My stick is your carrot, of course, and vice versa. Both these cases are an encouragement to the good guys. Digicel is power to the elbow of parties who may hitherto have overlooked the court’s jurisdiction to decide the scope – bigger or smaller – of disclosure. Don’t mess about with yards of correspondence, just set out your arguments, invite the other side to a meeting and hear their counter-arguments, then make an application as to the disputed parts. The wasted costs order jurisdiction is to be used with care, as Lord Justice Ward’s careful analysis shows, but in a case which is less of a quagmire than Hedrich it might be an effective threat against a party whose conduct (in disclosure or anything else) is the effective cause of costs thrown down the drain.
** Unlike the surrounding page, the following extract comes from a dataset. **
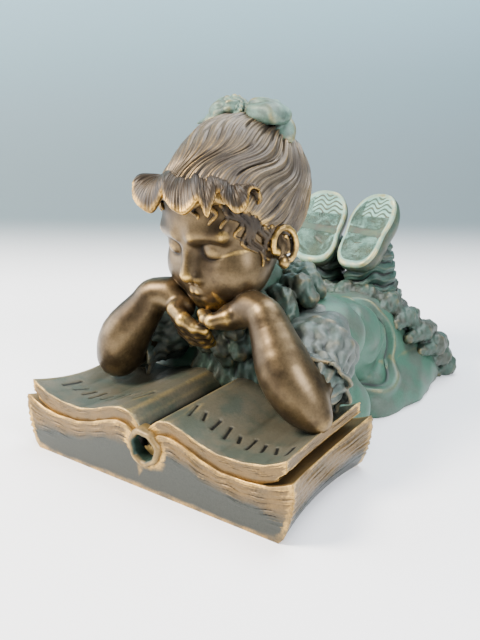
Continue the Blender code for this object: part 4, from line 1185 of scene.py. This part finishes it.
def frill_masses(side):
    """The pleats of the petticoat frill: over the haunches, down the side and behind."""
    pleats, crests, middles = [], [], []
    for n in range(FRILL_PLEATS + 1):
        where = n / FRILL_PLEATS
        hem = [np.interp(where, HEM_STOPS, track) for track in (HEM_X, HEM_Y, HEM_Z)]
        edge = [np.interp(where, HEM_STOPS, track) for track in (EDGE_X, EDGE_Y, EDGE_Z)]
        fullness = 1.1 + 0.3 * where + 0.14 * math.sin(2.3 * n + side)
        crest = [(a + b) / 2 + c for a, b, c in zip(hem, edge, (0.3, 0.4, 0.4))]
        ends = [place(spot[0] * side, *spot[1:]) for spot in (hem, crest, edge)]
        pleats += chain(ends, (0.8, 1.25 * fullness, 1.1 * fullness))
        crests.append(ends[1])
        middles.append((ends[1] + ends[2]) / 2)
    pleats += chain(crests, [FRILL_BAND] * len(crests)) + chain(middles, [FRILL_BAND] * len(middles))
    for n in range(BACK_PLEATS):
        x = 14.2 - 14.0 * n / BACK_PLEATS
        fullness = 1 + 0.16 * math.sin(1.9 * n + side)
        ends = (place(x * side, 51.0, 2.6), place(x * side, 53.75, 1.6))
        pleats += chain(ends, (1.3, 1.5 * fullness))
    return pleats


def cloth_crumple(points):
    """Small irregular creases in gathered cloth."""
    x, y, z = (points / MODULE).T
    first = np.sin(2.6 * x + 1.4 * np.sin(1.9 * y)) * np.sin(2.3 * z + 1.1 * np.sin(2.1 * x))
    second = np.sin(5.1 * y + 1.2 * np.sin(3.1 * z)) * np.sin(4.3 * x + 1.3)
    fine = np.sin(8.3 * x + 1.6 * np.sin(4.1 * z)) * np.sin(7.1 * z + 1.9 * np.sin(3.3 * y))
    return 0.13 * first + 0.07 * second + 0.03 * fine


ROSETTE = (0.3, 14.5, 10.5)


def rosette_masses():
    """A round button of gathered ribbon on the chest."""
    petals = [Egg(place(*ROSETTE), (0.55, 0.6, 0.55))]
    for n in range(7):
        turn = 2 * math.pi * n / 7
        offset = np.array((0.8 * math.cos(turn), 0.1, 0.8 * math.sin(turn)))
        petals.append(Egg(place(*(np.array(ROSETTE) + offset)), (0.48, 0.5, 0.48)))
    return petals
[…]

The tricky part lies in assessing whether the other party is being canny, difficult, perverse or ignorant and doing so at a sufficiently early stage to make a difference. Many years ago, I was in the Court of Appeal when the focus turned on some abstruse point, of estoppel I think, which was tangenital to the main issues. Counsel for my client was not perhaps as familiar with the subject as he might have been, and opposing counsel said audibly in open court “Don’t you know anything about estoppel, Smith?”. The sheer rudeness of it sent a gasp round the court, and I believe an apologetic note was sent later.
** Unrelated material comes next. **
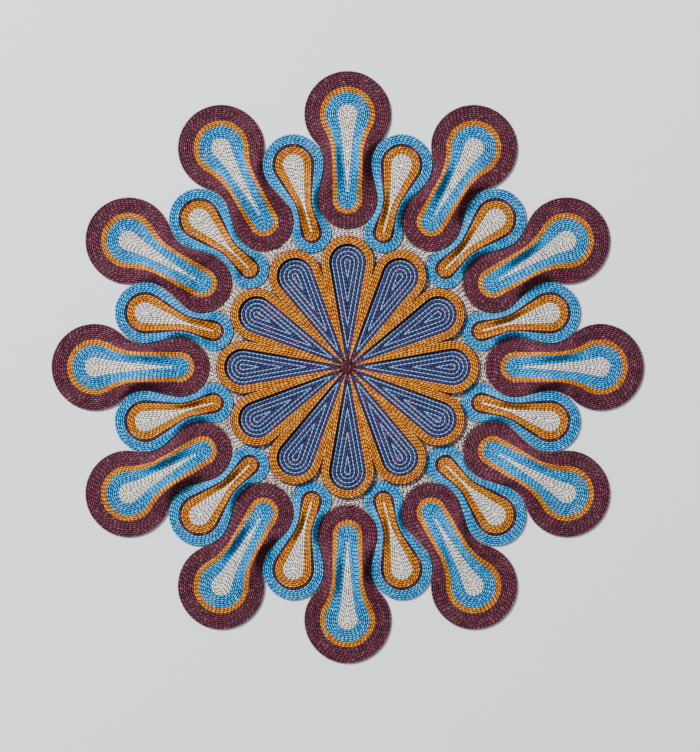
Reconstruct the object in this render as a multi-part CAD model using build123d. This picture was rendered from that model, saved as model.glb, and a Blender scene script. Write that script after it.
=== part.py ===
from build123d import *

import math
import os

# A wall rosette of quilled paper. Fine rolled-paper strands are glued side by side, on a cut
# backing board, into coloured bands. Twelve large keyhole lobes alternate with twelve small ones
# round a ring, and a twelve-petal medallion lies in the middle on a cream ground.
# Each lobe is flat at its two round ends. At its waist the bands are pinched together sideways,
# so they rise into two long ridges with a valley between them.
#
# Frame: millimetres, origin at the centre of the board's back face, back face at Z = 0,
# relief towards +Z. Large lobe 1 points along +Y and the rest follow clockwise.

# ---- Driving dimensions -----------------------------------------------------------------------
LOBE_PAIRS = 12  # large lobes, and as many small lobes, petals and frames
ROSETTE_RADIUS = 300.0  # centre to the tip of a large lobe
STRAND = 2.0  # thickness of one rolled strand, and so of every flat band
BOARD_THICKNESS = 1.0
BOARD_SETBACK = 1.5  # board edge inside the outline of the lobes

LARGE_OUTER_RADIUS = 44.0  # round outer end of a large lobe
LARGE_INNER_RADIUS = 30.0  # round inner end of a large lobe
LARGE_LENGTH = 86.0  # between the centres of those two rounds
LARGE_RIDGE = 14.5  # height of the ridges above the flat bands
LARGE_VALLEY = 0.42  # valley height as a share of the ridge

SMALL_OUTER_RADIUS = 31.0
SMALL_INNER_RADIUS = 20.0
SMALL_RIDGE = 9.5
SMALL_VALLEY = 0.36

# Band widths on the flat outer end, and on the flat inner end, from the outline inwards
LARGE_RIM_OUTER, LARGE_RIM_INNER = 16.0, 15.0  # maroon rim
LARGE_LINE_OUTER, LARGE_LINE_INNER = 5.5, 5.0  # orange line
LARGE_FILL_OUTER = 12.5  # blue fill, which closes on itself at the inner end
SMALL_RIM_OUTER, SMALL_RIM_INNER = 10.0, 9.5  # blue rim
SMALL_LINE_OUTER, SMALL_LINE_INNER = 2.5, 2.5  # maroon line
SMALL_FILL_OUTER = 8.0  # orange fill

# Band edges at the waist, as shares of the outline's half width there
LARGE_WAIST_SHARES = (0.65, 0.475, 0.19)
SMALL_WAIST_SHARES = (0.62, 0.44, 0.10)
# Radius of the hollow curve of each band edge at the waist
LARGE_WAIST_CURVES = (62.0, 69.0, 160.0)
SMALL_WAIST_CURVES = (45.0, 50.0, 62.0)
LARGE_CORE_END = 8.0  # cream core's tip, outside the centre of the inner round
SMALL_CORE_END = 1.0
CORE_TIP_RADIUS = 0.6

GROUND_GAP = 7.4  # cream ground between a petal frame's tip and a large lobe
FRAME_CLEARANCE = 0.35  # cream ground between a petal frame and a small lobe, at the closest
FRAME_WIDTH = 8.0  # orange frame round each petal
FRAME_RISE = 4.0  # frame top above the flat bands, past FRAME_FLAT_FROM
FRAME_CENTRE_RISE = 0.6  # the same, beside the centre knot
FRAME_FLAT_FROM = 78.0  # distance from the centre where the frames stop rising
KNOT_RADIUS = 7.0  # maroon knot at the centre
KNOT_RISE = 1.6
GROUND_CUSP_TRIM = 3.0  # ground stops this far short of where two lobes meet
BOARD_NOTCH_TRIM = 4.0  # board's round middle stops this far short of the outer notches

RELIEF_ACROSS = 41  # sample points across a relief surface
RELIEF_ALONG = 61  # sample points along it
RELIEF_MARGIN = 4.0  # relief surface runs this far past the lobe
TOUCHING = 1e-5  # circles closer than this touch

# ---- Values worked out from them ----------------------------------------------------------------
PITCH = 360.0 / LOBE_PAIRS
HALF_PITCH = math.radians(PITCH / 2)
FLAT_TOP = BOARD_THICKNESS + STRAND

LARGE_OUTER_AT = ROSETTE_RADIUS - LARGE_OUTER_RADIUS
LARGE_INNER_AT = LARGE_OUTER_AT - LARGE_LENGTH


def nested_at(beside_at, beside_radius, own_radius):
    """Distance from the centre, half a pitch away, where a round touches the round beside it."""
    along = beside_at * math.cos(HALF_PITCH)
    across = beside_at * math.sin(HALF_PITCH)
    return along - math.sqrt((beside_radius + own_radius) ** 2 - across**2)


SMALL_OUTER_AT = nested_at(LARGE_OUTER_AT, LARGE_OUTER_RADIUS, SMALL_OUTER_RADIUS)
SMALL_INNER_AT = nested_at(LARGE_INNER_AT, LARGE_INNER_RADIUS, SMALL_INNER_RADIUS)


def polar(radius, degrees):
    """Point at an angle, anticlockwise from +X."""
    return Vector(radius * math.cos(math.radians(degrees)), radius * math.sin(math.radians(degrees)))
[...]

One does not need to go that far, but there is room at CMCs, in a Hedrich type case, for parties to try and flush out the extent of their opponents’ skill and knowledge as to electronic disclosure and to make representations as to what they think ought to be done. If you think that is going too far, just look again at the numbers set out above – the separate hearings and the costs incurred. It seems probable that the outcome would have been very different if closer enquiries had been made at an early stage. A very specific and dirigiste order of the kind made by the court in Digicel might, in Hedrich, have brought matters to a head very much earlier.